*STATED GOAL*
Copy, without any alteration, the lines from the one that includes "rear_ledger();" up to and including the one that includes "in imported if".

*DATA*
..........
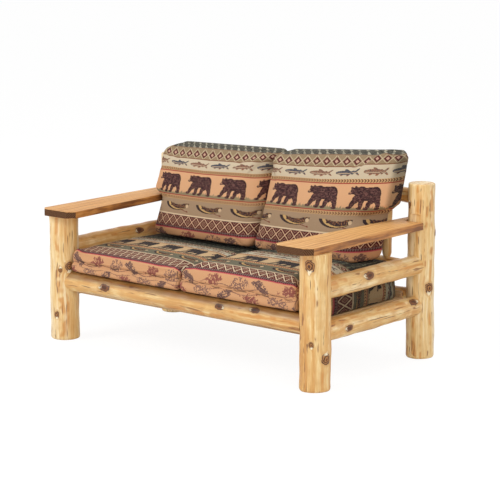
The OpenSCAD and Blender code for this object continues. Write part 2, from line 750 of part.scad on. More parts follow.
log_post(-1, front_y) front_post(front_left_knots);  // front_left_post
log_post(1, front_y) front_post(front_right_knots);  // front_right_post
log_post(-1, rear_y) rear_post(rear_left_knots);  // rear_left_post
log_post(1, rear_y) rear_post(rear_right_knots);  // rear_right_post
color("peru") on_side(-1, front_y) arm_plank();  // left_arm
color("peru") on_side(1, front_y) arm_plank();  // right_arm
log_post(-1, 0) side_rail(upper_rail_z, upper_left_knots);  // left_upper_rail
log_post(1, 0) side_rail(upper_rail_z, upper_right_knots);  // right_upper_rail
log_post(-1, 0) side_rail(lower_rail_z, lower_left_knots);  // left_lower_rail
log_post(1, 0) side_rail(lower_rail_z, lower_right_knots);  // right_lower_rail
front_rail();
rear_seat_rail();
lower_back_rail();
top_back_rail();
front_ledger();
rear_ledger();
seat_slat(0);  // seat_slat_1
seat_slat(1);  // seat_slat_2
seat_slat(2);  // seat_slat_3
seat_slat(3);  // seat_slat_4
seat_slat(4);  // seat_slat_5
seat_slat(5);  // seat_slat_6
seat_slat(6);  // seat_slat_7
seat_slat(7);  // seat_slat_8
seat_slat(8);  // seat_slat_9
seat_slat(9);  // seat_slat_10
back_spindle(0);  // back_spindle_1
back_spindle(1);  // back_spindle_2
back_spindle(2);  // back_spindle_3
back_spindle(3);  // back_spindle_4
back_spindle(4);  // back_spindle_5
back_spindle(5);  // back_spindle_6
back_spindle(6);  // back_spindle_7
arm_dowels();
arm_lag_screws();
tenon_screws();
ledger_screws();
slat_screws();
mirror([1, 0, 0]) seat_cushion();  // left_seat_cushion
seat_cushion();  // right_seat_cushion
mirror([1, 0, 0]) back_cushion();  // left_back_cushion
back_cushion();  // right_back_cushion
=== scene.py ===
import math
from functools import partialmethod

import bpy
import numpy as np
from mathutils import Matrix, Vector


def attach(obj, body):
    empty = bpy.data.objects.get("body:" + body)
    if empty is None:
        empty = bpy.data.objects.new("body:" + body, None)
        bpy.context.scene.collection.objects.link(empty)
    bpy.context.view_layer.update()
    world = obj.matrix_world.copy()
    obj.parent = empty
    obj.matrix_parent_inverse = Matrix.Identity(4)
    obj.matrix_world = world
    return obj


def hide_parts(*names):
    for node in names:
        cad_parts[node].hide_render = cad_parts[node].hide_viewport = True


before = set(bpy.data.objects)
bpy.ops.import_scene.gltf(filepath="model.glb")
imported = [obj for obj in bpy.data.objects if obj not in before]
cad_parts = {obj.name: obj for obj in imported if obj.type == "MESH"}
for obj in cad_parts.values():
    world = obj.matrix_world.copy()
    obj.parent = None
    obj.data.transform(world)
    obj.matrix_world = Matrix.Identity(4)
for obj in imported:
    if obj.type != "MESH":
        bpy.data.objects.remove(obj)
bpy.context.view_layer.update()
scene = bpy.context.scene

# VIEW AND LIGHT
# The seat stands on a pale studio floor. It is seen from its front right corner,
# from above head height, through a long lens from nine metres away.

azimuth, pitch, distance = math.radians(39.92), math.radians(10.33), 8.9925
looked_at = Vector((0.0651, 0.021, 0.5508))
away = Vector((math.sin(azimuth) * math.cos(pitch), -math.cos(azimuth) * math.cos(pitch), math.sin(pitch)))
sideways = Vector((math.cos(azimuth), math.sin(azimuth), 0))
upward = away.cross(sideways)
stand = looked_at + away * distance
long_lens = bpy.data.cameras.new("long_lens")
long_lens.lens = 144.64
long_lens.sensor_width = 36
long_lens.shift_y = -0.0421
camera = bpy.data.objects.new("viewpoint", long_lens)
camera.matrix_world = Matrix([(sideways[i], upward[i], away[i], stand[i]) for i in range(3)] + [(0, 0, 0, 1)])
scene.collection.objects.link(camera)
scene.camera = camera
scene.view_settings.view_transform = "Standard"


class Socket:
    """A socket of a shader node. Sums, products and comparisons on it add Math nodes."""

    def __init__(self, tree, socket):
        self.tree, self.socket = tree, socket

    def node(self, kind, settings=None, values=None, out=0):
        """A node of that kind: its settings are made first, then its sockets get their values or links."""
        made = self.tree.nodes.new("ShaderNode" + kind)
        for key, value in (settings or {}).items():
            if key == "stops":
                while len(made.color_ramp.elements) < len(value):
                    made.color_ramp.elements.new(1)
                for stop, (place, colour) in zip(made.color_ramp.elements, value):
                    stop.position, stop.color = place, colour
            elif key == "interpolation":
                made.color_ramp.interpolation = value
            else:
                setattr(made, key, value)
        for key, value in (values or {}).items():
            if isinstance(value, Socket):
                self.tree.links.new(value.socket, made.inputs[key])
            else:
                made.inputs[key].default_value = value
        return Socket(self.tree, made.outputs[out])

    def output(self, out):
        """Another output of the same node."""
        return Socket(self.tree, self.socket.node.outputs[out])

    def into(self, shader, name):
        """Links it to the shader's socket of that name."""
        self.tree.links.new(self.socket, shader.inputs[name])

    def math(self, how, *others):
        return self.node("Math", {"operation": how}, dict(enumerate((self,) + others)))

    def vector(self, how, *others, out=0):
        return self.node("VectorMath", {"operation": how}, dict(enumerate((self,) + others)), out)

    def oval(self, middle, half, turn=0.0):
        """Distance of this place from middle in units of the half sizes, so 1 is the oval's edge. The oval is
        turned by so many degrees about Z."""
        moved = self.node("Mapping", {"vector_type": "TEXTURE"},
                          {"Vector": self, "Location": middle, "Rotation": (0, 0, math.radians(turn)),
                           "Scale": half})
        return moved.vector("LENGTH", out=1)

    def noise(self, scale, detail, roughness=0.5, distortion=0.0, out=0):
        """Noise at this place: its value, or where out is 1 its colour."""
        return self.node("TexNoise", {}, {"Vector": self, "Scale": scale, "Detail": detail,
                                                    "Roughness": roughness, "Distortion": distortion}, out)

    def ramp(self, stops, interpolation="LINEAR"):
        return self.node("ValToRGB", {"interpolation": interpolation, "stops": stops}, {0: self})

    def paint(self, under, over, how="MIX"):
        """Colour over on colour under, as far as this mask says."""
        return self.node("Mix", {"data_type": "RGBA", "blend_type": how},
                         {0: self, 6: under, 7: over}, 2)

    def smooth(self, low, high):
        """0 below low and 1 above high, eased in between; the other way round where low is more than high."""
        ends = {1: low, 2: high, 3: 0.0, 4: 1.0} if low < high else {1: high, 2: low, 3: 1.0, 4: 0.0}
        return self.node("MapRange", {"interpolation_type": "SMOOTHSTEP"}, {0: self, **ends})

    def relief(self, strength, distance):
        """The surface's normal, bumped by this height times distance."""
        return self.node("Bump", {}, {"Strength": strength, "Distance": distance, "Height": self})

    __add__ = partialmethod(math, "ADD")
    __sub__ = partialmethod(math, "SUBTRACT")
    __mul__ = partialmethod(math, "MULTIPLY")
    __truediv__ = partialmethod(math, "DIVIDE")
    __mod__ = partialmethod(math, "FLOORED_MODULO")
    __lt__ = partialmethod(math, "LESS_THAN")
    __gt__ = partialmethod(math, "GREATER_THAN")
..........
*EXERCISE SOLUTION*
rear_ledger();
seat_slat(0);  // seat_slat_1
seat_slat(1);  // seat_slat_2
seat_slat(2);  // seat_slat_3
seat_slat(3);  // seat_slat_4
seat_slat(4);  // seat_slat_5
seat_slat(5);  // seat_slat_6
seat_slat(6);  // seat_slat_7
seat_slat(7);  // seat_slat_8
seat_slat(8);  // seat_slat_9
seat_slat(9);  // seat_slat_10
back_spindle(0);  // back_spindle_1
back_spindle(1);  // back_spindle_2
back_spindle(2);  // back_spindle_3
back_spindle(3);  // back_spindle_4
back_spindle(4);  // back_spindle_5
back_spindle(5);  // back_spindle_6
back_spindle(6);  // back_spindle_7
arm_dowels();
arm_lag_screws();
tenon_screws();
ledger_screws();
slat_screws();
mirror([1, 0, 0]) seat_cushion();  // left_seat_cushion
seat_cushion();  // right_seat_cushion
mirror([1, 0, 0]) back_cushion();  // left_back_cushion
back_cushion();  // right_back_cushion
=== scene.py ===
import math
from functools import partialmethod

import bpy
import numpy as np
from mathutils import Matrix, Vector


def attach(obj, body):
    empty = bpy.data.objects.get("body:" + body)
    if empty is None:
        empty = bpy.data.objects.new("body:" + body, None)
        bpy.context.scene.collection.objects.link(empty)
    bpy.context.view_layer.update()
    world = obj.matrix_world.copy()
    obj.parent = empty
    obj.matrix_parent_inverse = Matrix.Identity(4)
    obj.matrix_world = world
    return obj


def hide_parts(*names):
    for node in names:
        cad_parts[node].hide_render = cad_parts[node].hide_viewport = True


before = set(bpy.data.objects)
bpy.ops.import_scene.gltf(filepath="model.glb")
imported = [obj for obj in bpy.data.objects if obj not in before]
cad_parts = {obj.name: obj for obj in imported if obj.type == "MESH"}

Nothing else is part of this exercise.